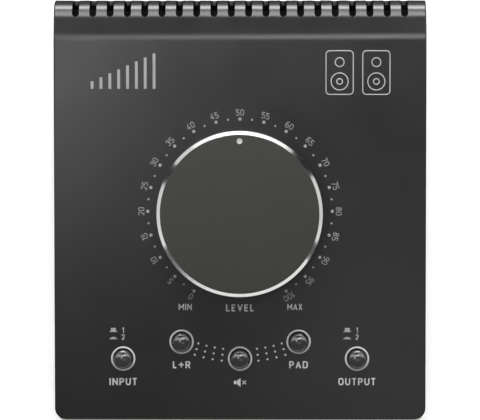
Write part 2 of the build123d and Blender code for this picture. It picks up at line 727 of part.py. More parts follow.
# ---- The whole object ----
def all_parts():
    parts = {
        "top_cover": top_cover(),
        "base_plate": base_plate(),
        "rear_panel": rear_panel(),
        "foot_screws": foot_screws(),
        "base_screws": base_screws(),
        "rear_panel_screws": rear_panel_screws(),
        "control_board": control_board(),
        "board_standoffs": board_standoffs(),
        "board_screws": board_screws(),
        "signal_resistors": signal_resistors(),
        "pot_housing": pot_housing(),
        "pot_bushing": pot_bushing(),
        "pot_shaft": pot_shaft(),
        "pot_wipers": pot_wipers(),
        "pot_tracks": pot_tracks(),
        "pot_washer": pot_washer(),
        "pot_nut": pot_nut(),
        "knob": knob(),
        "knob_index": knob_index(),
        "knob_set_screw": knob_set_screw(),
        "jack_contacts": jack_contacts(),
        "jack_washers": jack_washers(),
        "jack_nuts": jack_nuts(),
        "jack_board": jack_board(),
        "flat_cable": flat_cable(),
        "control_cable_connector": control_cable_connector(),
        "jack_cable_connector": jack_cable_connector(),
    }
    for name, (x, y) in foot_places().items():
        parts[name] = foot(x, y)
    for name, x, z in jack_places():
        parts[name] = jack(x, z)
    for name in BUTTONS:
        x, s = button_place(name)
        parts[f"{name}_button_cap"] = button_cap(x, s)
        parts[f"{name}_plunger"] = button_plunger(x, s)
        parts[f"{name}_switch_housing"] = switch_housing(x, s)
        parts[f"{name}_return_spring"] = return_spring(x, s)
    return parts


def main():
    os.makedirs("parts", exist_ok=True)
    for name, shape in all_parts().items():
        solids = shape if isinstance(shape, list) else [shape]
        children = [solid for part in solids for solid in part.solids()]
        export_step(Compound(children=children), f"parts/{name}.step")
        print(name, len(children))


if __name__ == "__main__":
    main()
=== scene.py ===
"""The looks of a desktop studio monitor controller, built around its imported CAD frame.

Sizes in the classes are millimetres and degrees. Pieces are built in millimetres, and
Workshop.place turns them to metres when it puts them where they belong. Pieces on the sloping
panel are drawn in the panel's own axes: x to the right, s up the slope from the front bend, n
out of the panel.
"""

import json
import logging
import math
from dataclasses import dataclass, replace
from enum import Enum

import bmesh
import bpy
from mathutils import Matrix, Vector

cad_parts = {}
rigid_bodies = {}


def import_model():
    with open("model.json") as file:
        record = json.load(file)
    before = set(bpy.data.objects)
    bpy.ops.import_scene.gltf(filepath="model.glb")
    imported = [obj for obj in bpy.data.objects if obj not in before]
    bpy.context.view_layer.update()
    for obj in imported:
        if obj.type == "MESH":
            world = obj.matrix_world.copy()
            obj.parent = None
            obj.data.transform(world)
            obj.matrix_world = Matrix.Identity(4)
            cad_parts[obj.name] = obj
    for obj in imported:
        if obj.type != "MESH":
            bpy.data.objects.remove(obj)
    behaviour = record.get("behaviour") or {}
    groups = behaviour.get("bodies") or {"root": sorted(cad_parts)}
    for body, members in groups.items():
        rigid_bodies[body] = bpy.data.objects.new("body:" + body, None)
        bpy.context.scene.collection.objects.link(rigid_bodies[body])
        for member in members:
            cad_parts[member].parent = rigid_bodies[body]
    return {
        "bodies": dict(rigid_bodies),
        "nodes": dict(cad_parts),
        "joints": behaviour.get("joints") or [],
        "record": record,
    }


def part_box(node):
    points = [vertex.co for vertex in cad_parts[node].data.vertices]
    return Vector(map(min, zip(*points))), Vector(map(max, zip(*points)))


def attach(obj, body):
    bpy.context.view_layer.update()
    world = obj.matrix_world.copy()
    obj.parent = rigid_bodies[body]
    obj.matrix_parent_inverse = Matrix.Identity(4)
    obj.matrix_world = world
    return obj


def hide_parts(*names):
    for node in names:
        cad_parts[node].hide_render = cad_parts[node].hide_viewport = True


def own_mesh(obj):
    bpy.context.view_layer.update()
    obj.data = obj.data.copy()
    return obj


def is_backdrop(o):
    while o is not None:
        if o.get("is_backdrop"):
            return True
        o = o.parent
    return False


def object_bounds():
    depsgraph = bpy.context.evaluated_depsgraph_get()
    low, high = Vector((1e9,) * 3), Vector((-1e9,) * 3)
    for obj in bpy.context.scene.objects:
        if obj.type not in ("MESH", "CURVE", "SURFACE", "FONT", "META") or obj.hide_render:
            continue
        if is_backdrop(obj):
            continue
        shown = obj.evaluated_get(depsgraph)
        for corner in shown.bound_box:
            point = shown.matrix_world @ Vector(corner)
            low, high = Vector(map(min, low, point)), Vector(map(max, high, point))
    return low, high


LOG = logging.getLogger("controller")
MM = 0.001
UP = Vector((0, 0, 1))
RIGHT = Vector((1, 0, 0))
Point = tuple[float, float]
Value = object  # what a node's property or socket may be given


# ---- Colour, node and object helpers ----
def linear(colour: str) -> tuple[float, float, float, float]:
    """Turn an sRGB hex colour into linear RGBA.

    Args:
        colour: Six hex digits, such as "8a8a88".

    Returns:
        The linear colour, opaque.
    """
    parts = [int(colour[i : i + 2], 16) / 255 for i in (0, 2, 4)]
    red, green, blue = (
        c / 12.92 if c <= 0.04045 else ((c + 0.055) / 1.055) ** 2.4 for c in parts
    )
    return red, green, blue, 1.0


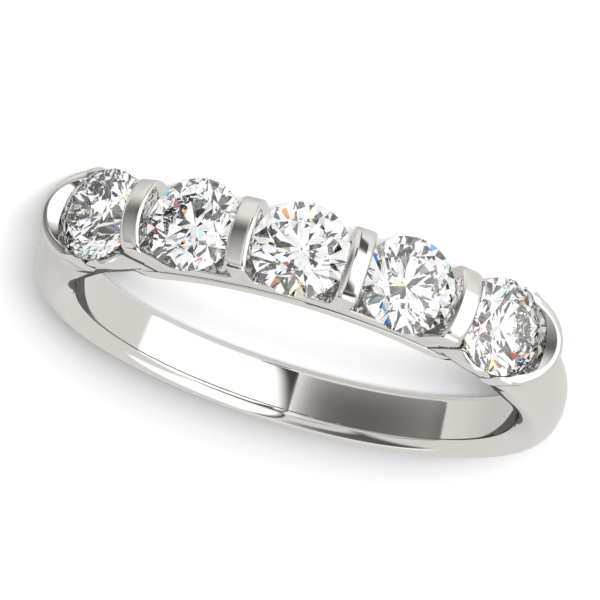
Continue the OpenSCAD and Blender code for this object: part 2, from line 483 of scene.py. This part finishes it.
class Value:
    """A number in the studio's light pattern, built from math nodes."""

    def __init__(self, socket):
        self.socket = socket

    def op(self, kind, *others):
        node = world_tree.nodes.new("ShaderNodeMath")
        node.operation = kind
        for socket, value in zip(node.inputs, (self, *others)):
            if isinstance(value, Value):
                world_tree.links.new(value.socket, socket)
            else:
                socket.default_value = value
        return Value(node.outputs[0])

    def __abs__(self):
        return self.op("ABSOLUTE")

    def __add__(self, other):
        return self.op("ADD", other)

    def __sub__(self, other):
        return self.op("SUBTRACT", other)

    def __rsub__(self, other):
        return self * -1 + other

    def __mul__(self, other):
        return self.op("MULTIPLY", other)

    def __pow__(self, other):
        return self.op("POWER", other)

    def at_least(self, other):
        return self.op("MAXIMUM", other)

    def at_most(self, other):
        return self.op("MINIMUM", other)

    def fading(self, run):
        """1 at 0, falling to 1/e over a run."""
        return (self * (-1 / run)).op("EXPONENT")

    def above(self, low, high):
        """0 below low, 1 above high, smooth between them."""
        node = world_tree.nodes.new("ShaderNodeMapRange")
        node.interpolation_type = "SMOOTHSTEP"
        world_tree.links.new(self.socket, node.inputs["Value"])
        node.inputs["From Min"].default_value = low
        node.inputs["From Max"].default_value = high
        return Value(node.outputs["Result"])

    def below(self, low, high):
        """1 below low, 0 above high."""
        return 1 - self.above(low, high)

    def within(self, low, high, edge):
        """1 between low and high, with soft edges inside them."""
        return self.above(low, low + edge) * self.below(high - edge, high)

    def mix(self, a, b):
        """a where this is 0, b where it is 1."""
        return self * (b - a) + a


# Where a ray goes, as the parts of its direction and as two angles in degrees
coord = world_tree.nodes.new("ShaderNodeTexCoord")
direction = world_tree.nodes.new("ShaderNodeSeparateXYZ")
world_tree.links.new(coord.outputs["Generated"], direction.inputs[0])
dx, dy, dz = (Value(direction.outputs[i]) for i in range(3))
az = dx.op("ARCTAN2", dy * -1) * math.degrees(1)  # round from -Y towards +X
el = dz.op("ARCSINE") * math.degrees(1)  # up from the floor's plane
front = dy.below(-0.3, 0.1)  # 1 on the camera's side
SEAM_BEHIND = 0.035  # how far to +X the panels meet behind the ring
beyond_seam = dx - front.mix(SEAM_BEHIND, 0.0)  # below 0 on the white panel's side
# The panels' edges turn in below a height, by a few degrees at most
TURN_IN_BELOW, TURN_IN, MOST = -17, 0.12, 3.0
corner = ((TURN_IN_BELOW - el).at_least(0.0) ** 2.0 * TURN_IN).at_most(MOST)


def panel_masks():
    """Two tall panels, from low in front over the top to behind: white at -X and dark at +X."""
    white_low, white_rise, white_soft = -40, 12, (-5, 3)
    white_side, white_back = (-90, -87), (90, 95)
    dark_low, dark_side, dark_back = (-46, -12), (85.5, 87.5), (68, 74)
    over_low, over_side, sharp = (46, 50), (0.32, 0.42), 0.001
    over = el.above(*over_low) * abs(dx).below(*over_side)
    lower_edge = abs(dx) * abs(dx) * white_rise + white_low
    white = (el - lower_edge).above(*white_soft) * (az - corner).above(*white_side) * az.below(*white_back)
    white = white.at_least(over) * beyond_seam.below(0.0, sharp)
    dark = el.above(*dark_low) * (az + corner).below(*dark_side)
    dark = dark.at_least(over * front.at_least(el.below(*dark_back))) * beyond_seam.above(-sharp, 0.0)
    return white, dark


def white_panel_tone():
    """White as far as the dark line between the panels, and dark where it passes over the ring."""
    white, line, high, top = 1.4, 0.06, 0.3, 0.04
    line_front, line_behind, high_from, top_from = (-11.5, -1.5), (-0.01, 0.03), (48, 58), (60, 66)
    level, lean, most = 15, 0.5, 3.0  # the line leans to each side of a height
    slant = ((el + level) * lean).at_most(most).at_least(-most) - corner
    on_line = front.mix(dx.above(*line_behind), (az - slant).above(*line_front))
    tone = on_line.mix(white, line)
    tone = (el.above(*high_from) * front).mix(tone, high)
    return (el.above(*top_from) * front).mix(tone, top)


def dark_panel_tone():
    """Bright beside the white panel, and fading to a dark grey away from it."""
    dark, near, near_run = 0.135, 0.85, 7.5
    far_from, far_run, far = 28, 50, 0.12
    up_from, up = -8, 0.009
    dark_behind, near_behind, run_behind = 0.1, 0.8, 0.05
    tone = az.fading(near_run) * near + ((az - far_from).at_least(0.0) * (1 / far_run)) ** 2.0 * far + dark
    tone = tone + (el - up_from).at_least(0.0) * up
    behind = beyond_seam.fading(run_behind) * near_behind + dark_behind
    return front.mix(behind, tone).at_most(1.0)


def surroundings_tone():
    """The grey studio round the panels, lighter in front and with a bright line high behind the ring."""
    grey, grey_behind, lighter, line = 0.76, 0.63, 0.16, 1.2
    behind = abs(az).above(95, 130) * dx.above(-0.1, 0.12) * el.below(0, 20)
    tone = behind.mix(grey, grey_behind)
    tone = tone + (abs(az) - 88).at_least(0.0).fading(11) * lighter * front
    on_line = el.within(42, 50, 3) * dy.above(0.0, 0.1) * abs(dx).below(0.25, 0.38) * dx.above(0.0, 0.02)
    return on_line.mix(tone, line)


def bar_patches():
    """Two dark patches with slanted edges, which the bars mirror."""
    centre, steep, soft = -15, 3, 3
    slanted = el + (az - centre) * steep
    low = az.within(-24, -3, soft) * slanted.below(-52, -30) * el.below(-36, -27)
    high = az.within(-24, -6, soft) * slanted.above(24, 38) * el.below(52, 60)
    return low.at_least(high)


def metal_tone(depth):
    """What polished metal mirrors, with painted shade: rays mirrored twice or more see the studio dimmed to a
    fifth, so metal mirrored in metal looks darker as if it lay in shade.
    """
    patch, painted_shade_share, painted_shade_depth = 0.1, 0.2, (2.2, 2.8)
    white, dark = panel_masks()
    tone = white.mix(surroundings_tone(), white_panel_tone())
    tone = dark.mix(tone, dark_panel_tone())
    tone = bar_patches().mix(tone, patch)
    # Painted shade: from the second mirroring on, the studio is dimmed in place of the shade in the ring's
    # recesses
    return tone * depth.above(*painted_shade_depth).mix(1, painted_shade_share)


def sine(across, up, shift):
    """A wave over the studio, by how fast it runs round and up."""
    return (az * across + (el * up + shift)).op("SINE")


def stone_tone(split):
    """What the stones see through their facets: bright, with dark stripes that a colour's split moves."""
    dark, bright, swing = 0.02, 1.17, 0.16
    camera_az, camera_el, camera_edge, stripe_edge = -4.6, 14.7, (14, 17), (0.56, 0.74)
    wave = sine(0.105, 0.05, split) + sine(0.043, -0.13, split) * 0.8
    pale = sine(0.024, 0.07, split * 3) * swing + bright
    camera_side = (abs(az - camera_az) + abs(el - camera_el)).below(*camera_edge)
    return wave.above(*stripe_edge).at_least(camera_side).mix(pale, dark)


# Red, green and blue: how warm the metal looks, and how far each is moved in the stones
COLOURS = ((1.0, -0.06), (0.985, 0.0), (0.955, 0.06))
EVEN = 0.21  # the light that the floor gets from all round
path = world_tree.nodes.new("ShaderNodeLightPath")
through_stone = Value(path.outputs["Is Transmission Ray"])
scattered = Value(path.outputs["Is Diffuse Ray"])
mirrored = metal_tone(Value(path.outputs["Ray Depth"]))
shade = world_tree.nodes.new("ShaderNodeCombineColor")
for i, (warmth, split) in enumerate(COLOURS):
    seen = through_stone.mix(mirrored * warmth, stone_tone(split))
    world_tree.links.new(scattered.mix(seen, EVEN).socket, shade.inputs[i])
background = world_tree.nodes["Background"]
world_tree.links.new(shade.outputs[0], background.inputs["Color"])
background.inputs["Strength"].default_value = 1.0
world.cycles.sampling_method = "MANUAL"
world.cycles.sample_map_resolution = 512


def lamp(name, location, target, size, power):
    """A rectangular lamp that faces a point. Mirrored and refracted rays don't see it."""
    light = bpy.data.lights.new(name, "AREA")
    light.shape = "RECTANGLE"
    light.size, light.size_y = size
    light.energy = power
    holder = bpy.data.objects.new(name, light)
    bpy.context.scene.collection.objects.link(holder)
    aim = Vector(target) - Vector(location)
    holder.matrix_world = Matrix.Translation(location) @ aim.to_track_quat("-Z", "Y").to_matrix().to_4x4()
    holder.visible_glossy = False
    holder.visible_transmission = False


# A low lamp in front, and a small one in the finger hollow that lights the floor inside it, in watts
lamp("key", (-0.14, -0.996, 0.2065), (0, 0.01, 0), (0.3, 0.18), 57)
lamp("fill", (0, -0.001, 0.0014), (0, -0.001, -0.01), (0.0155, 0.010), 0.0008)

# Camera fitted to the photo: it looks at a point near the ring's centre, turned, tilted and rolled in degrees
PICTURE, FOCAL, CENTRE_X, CENTRE_Y = 600, 7830.93, 299.11, 300.09  # pixels
AIM, DISTANCE = Vector((0.000456, -0.000365, -0.001227)), 0.29783
TURN, TILT, ROLL = -4.6468, 75.0633, -163.0539
cam = bpy.data.cameras.new("camera")
cam.sensor_width = 36
cam.lens = FOCAL * cam.sensor_width / PICTURE
cam.shift_x = (PICTURE / 2 - CENTRE_X) / PICTURE
cam.shift_y = (CENTRE_Y - PICTURE / 2) / PICTURE
cam.clip_start, cam.clip_end = 0.01, 10
camera = bpy.data.objects.new("camera", cam)
bpy.context.scene.collection.objects.link(camera)
facing = Matrix.Identity(4)
for angle, axis in ((TURN, "Z"), (TILT, "X"), (ROLL, "Z")):
    facing = facing @ Matrix.Rotation(math.radians(angle), 4, axis)
camera.matrix_world = Matrix.Translation(AIM) @ facing @ Matrix.Translation((0, 0, DISTANCE))
bpy.context.scene.camera = camera

scene = bpy.context.scene
scene.view_settings.view_transform = "Standard"
scene.cycles.max_bounces = 24
scene.cycles.transmission_bounces = 20
scene.cycles.glossy_bounces = 12
scene.cycles.diffuse_bounces = 4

════════════════════

◆ Do this ◆
Quote the lines that begin at the line containing "for name, shape" and end at the line containing "bpy.data.objects.remove(obj)", keeping both of those lines.

◆ Output for this exercise ◆
    for name, shape in all_parts().items():
        solids = shape if isinstance(shape, list) else [shape]
        children = [solid for part in solids for solid in part.solids()]
        export_step(Compound(children=children), f"parts/{name}.step")
        print(name, len(children))


if __name__ == "__main__":
    main()
=== scene.py ===
"""The looks of a desktop studio monitor controller, built around its imported CAD frame.

Sizes in the classes are millimetres and degrees. Pieces are built in millimetres, and
Workshop.place turns them to metres when it puts them where they belong. Pieces on the sloping
panel are drawn in the panel's own axes: x to the right, s up the slope from the front bend, n
out of the panel.
"""

import json
import logging
import math
from dataclasses import dataclass, replace
from enum import Enum

import bmesh
import bpy
from mathutils import Matrix, Vector

cad_parts = {}
rigid_bodies = {}


def import_model():
    with open("model.json") as file:
        record = json.load(file)
    before = set(bpy.data.objects)
    bpy.ops.import_scene.gltf(filepath="model.glb")
    imported = [obj for obj in bpy.data.objects if obj not in before]
    bpy.context.view_layer.update()
    for obj in imported:
        if obj.type == "MESH":
            world = obj.matrix_world.copy()
            obj.parent = None
            obj.data.transform(world)
            obj.matrix_world = Matrix.Identity(4)
            cad_parts[obj.name] = obj
    for obj in imported:
        if obj.type != "MESH":
            bpy.data.objects.remove(obj)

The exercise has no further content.